Uluslararası Para Fonu (IMF), küresel finansal sistemin yüksek enflasyon ve artan faiz oranlarıyla sınandığını belirterek, finansal istikrar risklerinin önemli ölçüde arttığı uyarısında bulundu.
IMF, Küresel Finansal İstikrar Raporu’nun Nisan 2023 sayısını “Yüksek Enflasyon ve Jeopolitik Riskler Ortasında Finansal İstikrarı Korumak” başlığıyla yayımladı.
Raporda, birçok ülkede enflasyonun “rahatsız edici bir şekilde” merkez bankalarının hedeflerinin üzerinde seyrettiği bir dönemde, finansal sistemin yüksek enflasyon ve artan faiz oranlarıyla sınandığı kaydedildi.
Geçen yıl ekim ayında yayımlanan Küresel Finansal İstikrar Raporu’ndan bu yana küresel finansal sisteminin dayanıklılığının bir dizi ciddi testle karşı karşıya kaldığı anımsatılan raporda, finansal istikrar risklerinin önemli ölçüde arttığına dikkat çekildi.
Raporda, ABD’de Silikon Vadisi Bankası (SVB) ve Signature Bank’ın ani iflasları ile Avrupa’nın önemli bankalarından Credit Suisse’e olan güven kaybının, daha sıkı parasal ve finansal koşullar ile kırılganlıklar arasındaki etkileşimin neden olduğu zorlukların güçlü bir hatırlatıcısı olduğu aktarıldı.

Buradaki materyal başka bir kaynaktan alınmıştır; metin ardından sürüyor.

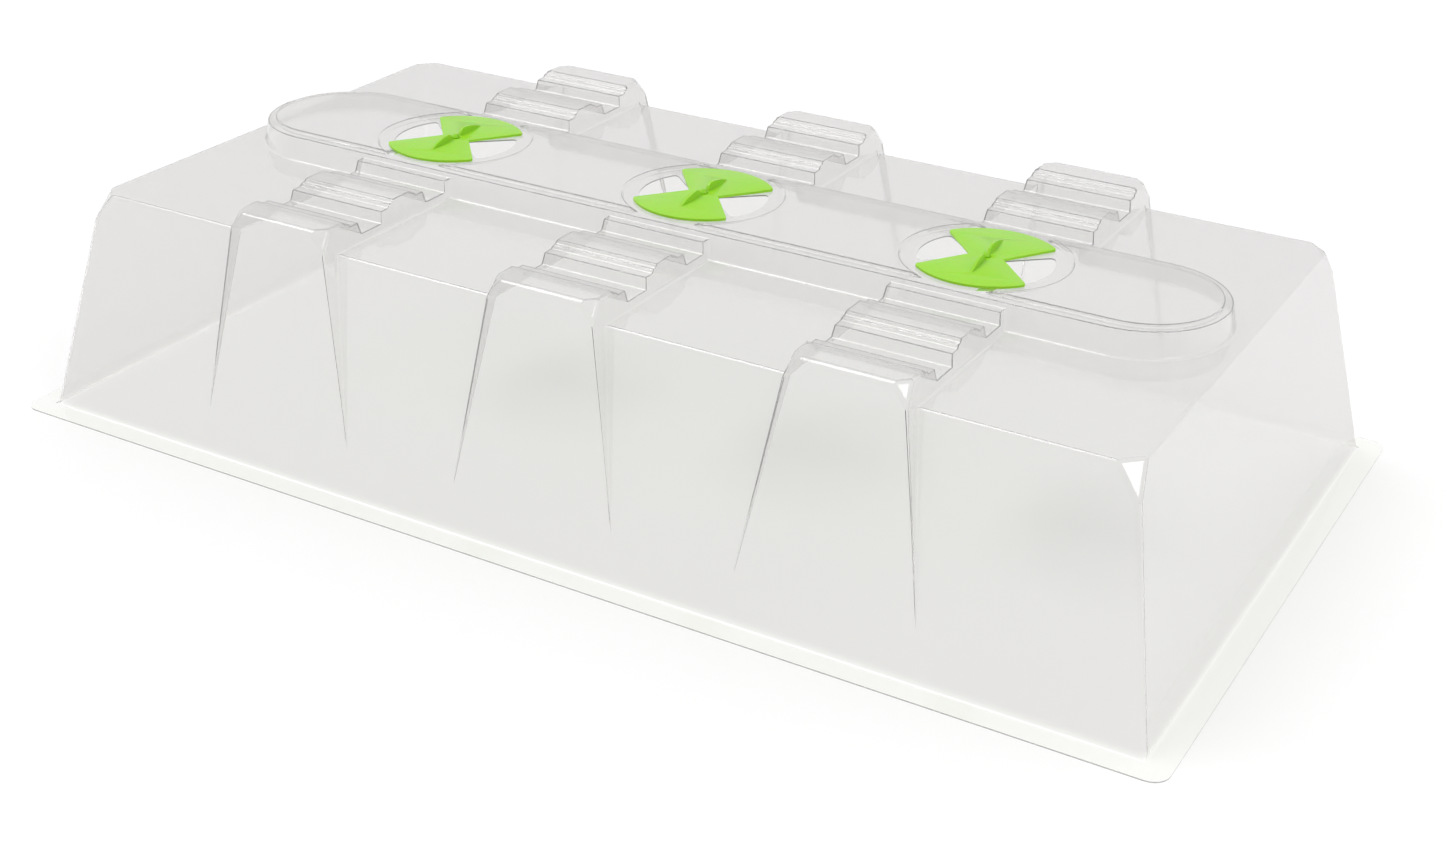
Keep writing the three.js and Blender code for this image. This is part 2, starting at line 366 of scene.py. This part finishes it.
@dataclass
class DomeCover:
    """The clear cover: one sheet with rim, walls, roof, ridge, vent seats and six buttresses."""

    source: bpy.types.Object
    finish: bpy.types.Material
    sheet_mm: float = 1.2
    rim_top_mm: float = 1.2
    roof_mm: float = 226.0
    level_mm: float = 1.0
    floor_mm: float = 233.5
    ledge_mm: float = 249.3
    vent_centres_mm: tuple[float, ...] = (-296.0, 0.0, 296.0)
    seat_reach_mm: float = 84.0
    ridge_reach_mm: float = 92.0
    wall_reach_mm: float = 535.0
    wall_side_mm: float = 255.0
    corner_reach_mm: float = 25.0
    corner_side_mm: float = 20.0
    corner_rise_mm: float = 60.0
    buttress_side_mm: float = 250.0
    upright: float = 0.999
    outer_slope: float = 0.02
    flat_angle: float = math.radians(8.0)
    crisp_angle: float = math.radians(50.0)
    deepest_mm: float = 2.6
    fold_segments: int = 4
    fewest_corners: int = 5
    shortest_fold_mm: float = 3.2

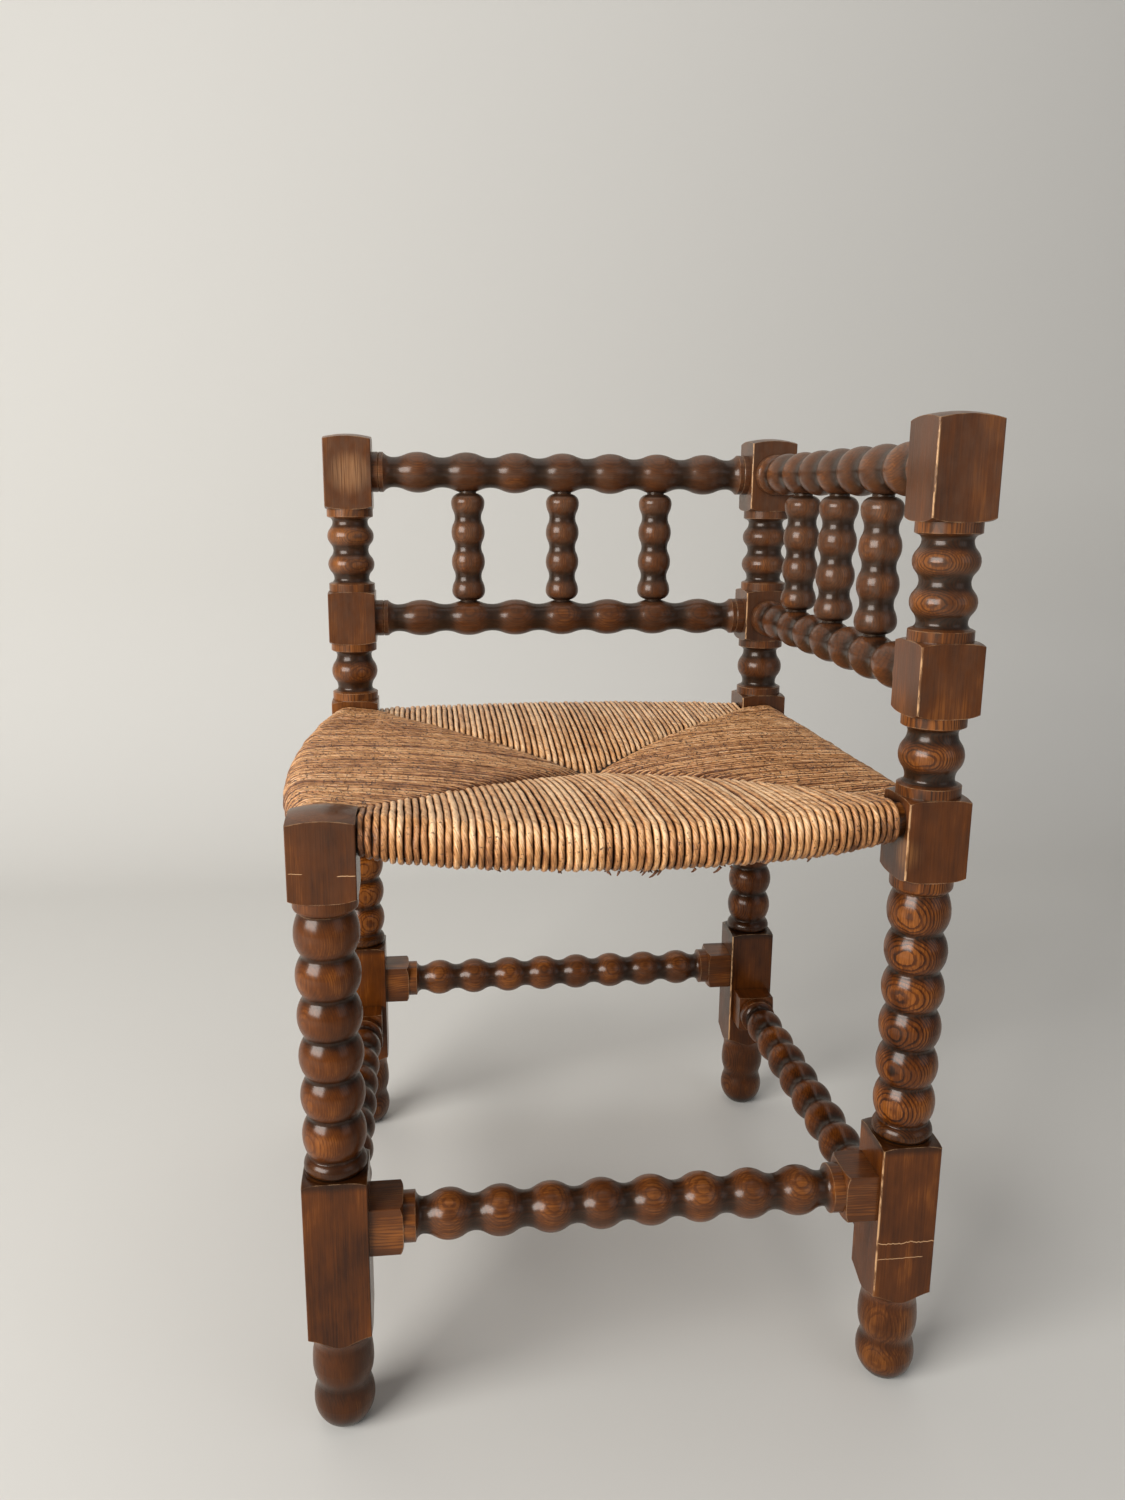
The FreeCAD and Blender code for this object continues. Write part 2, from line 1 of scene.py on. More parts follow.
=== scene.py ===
# %% [markdown]
# # A rustic corner chair with bobbin turning and a rush seat
#
# The wooden pieces of this chair are already finished shapes: posts, rails, spindles and
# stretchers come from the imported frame, each at its real size and place. What is made here is
# how they look. The wood gets a stain, growth rings and wear, and the plain closed solid that
# stands for the seat gives way to a weave of single rush cords. Lengths are metres.

# %% Load the frame
import math
import random

import bmesh
import bpy
from mathutils import Euler, Matrix, Vector, noise


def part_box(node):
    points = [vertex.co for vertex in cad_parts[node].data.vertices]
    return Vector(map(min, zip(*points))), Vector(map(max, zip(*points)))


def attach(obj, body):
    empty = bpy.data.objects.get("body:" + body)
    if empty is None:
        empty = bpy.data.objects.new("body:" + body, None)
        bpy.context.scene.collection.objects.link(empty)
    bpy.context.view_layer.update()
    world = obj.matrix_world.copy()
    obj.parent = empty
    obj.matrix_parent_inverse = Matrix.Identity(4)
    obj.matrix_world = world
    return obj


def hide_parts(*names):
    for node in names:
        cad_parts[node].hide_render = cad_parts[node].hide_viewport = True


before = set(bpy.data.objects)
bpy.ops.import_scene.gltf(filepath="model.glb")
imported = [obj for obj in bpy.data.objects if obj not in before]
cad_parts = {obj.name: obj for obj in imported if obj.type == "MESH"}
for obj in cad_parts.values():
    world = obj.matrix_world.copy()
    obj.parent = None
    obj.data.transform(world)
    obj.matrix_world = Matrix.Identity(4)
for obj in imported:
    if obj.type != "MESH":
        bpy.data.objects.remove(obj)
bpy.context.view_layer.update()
millimetre = 0.001
scene = bpy.context.scene
print("pieces in the frame:", len(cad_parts))

# %% [markdown]
# ## Where things are
#
# The four posts stand on a square. The middle of that square and the lines of the seat rails
# are read from the frame's boxes, so that every cord of the seat lands on its own rail.

# %% Read the posts and seat rails
def box_middle(node):
    low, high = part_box(node)
    return (Vector(low) + Vector(high)) / 2


def box_size(node):
    low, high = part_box(node)
    return Vector(high) - Vector(low)


post_places = {
    name: box_middle(name)
    for name in ("short_front_post", "front_right_post", "back_left_post", "corner_post")
}
seat_middle = sum(post_places.values(), Vector()) / 4
seat_middle.z = 0
post_side = box_size("corner_post").x
half_spacing = post_places["corner_post"].x - seat_middle.x
half_span = half_spacing - post_side / 2
rail_radius = box_size("back_seat_rail").z / 2
print("half spacing", round(half_spacing, 4), "rail radius", round(rail_radius, 4))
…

Başlangıçta ABD bankacılık sektöründe münferit gibi görünen, yeni teknolojiler ve sosyal medya aracılığıyla güçlenen, olayların hızla tüm dünyadaki bankalara ve finans piyasalarına yayıldığı belirtilen raporda, bunun riskli varlıkların satılmasına neden olduğu kaydedildi. Raporda, yaşananların, aynı zamanda, 1987’deki Kara Pazartesi ile karşılaştırılabilir büyüklük ve ölçekte, para politikası faiz oranı beklentilerinin önemli ölçüde yeniden fiyatlanmasına yol açtığı belirtildi.
“Finansal piyasalarda ortaya çıkan stres merkez bankalarının işini zorlaştırıyor”
Politika yapıcıların sistemik riskleri durdurmaya yönelik güçlü tepkisinin piyasalardaki endişeyi azalttığına işaret edilen raporda, “Ancak piyasa güveni kırılgan olmaya devam ediyor ve yatırımcılar finansal sistemin temel sağlığını yeniden değerlendirdikçe, bir dizi kurum ve piyasada gerginlikler hala görülüyor.” değerlendirmesinde bulunuldu.
Raporda, son olayların küresel finansal sistemin dayanıklılığını test edecek daha sistemik bir stresin habercisi mi, yoksa on yıldan fazla süredir bol likiditenin ardından daha sıkı parasal ve finansal koşullardan kaynaklanan zorlukların münferit tezahürü mü olduğunun piyasa katılımcılarının ve politika yapıcıların karşı karşıya bulunduğu temel sorun olduğu ifade edildi.
Küresel mali krizden bu yana, özellikle büyük bankalarda uygulanan düzenleyici değişikliklerin mali sistemi genel olarak daha dirençli hale getirdiğine dair çok az şüphe olduğuna işaret edilen raporda, bankaların yanı sıra banka dışı finansal kuruluşlarda da gizli kalmış olabilecek kırılganlıklara ilişkin endişelerin devam ettiğine dikkat çekildi.
Raporda, “Finansal piyasalarda ortaya çıkan stres, enflasyonist baskıların beklenenden daha kalıcı hale geldiği bir dönemde merkez bankalarının işini zorlaştırıyor.” ifadesi kullanıldı.
Finansal istikrar risklerini ele almayı amaçlayan araçların uygunluğunun merkez bankalarının para politikası hedeflerini finansal istikrar hedeflerinden ayırmasına yardımcı olması gerektiği vurgulanan raporda, merkez bankalarına enflasyonist baskıları ele almak için politikalarını sıkılaştırmaya devam etmelerine izin vermesi gerektiği kaydedildi.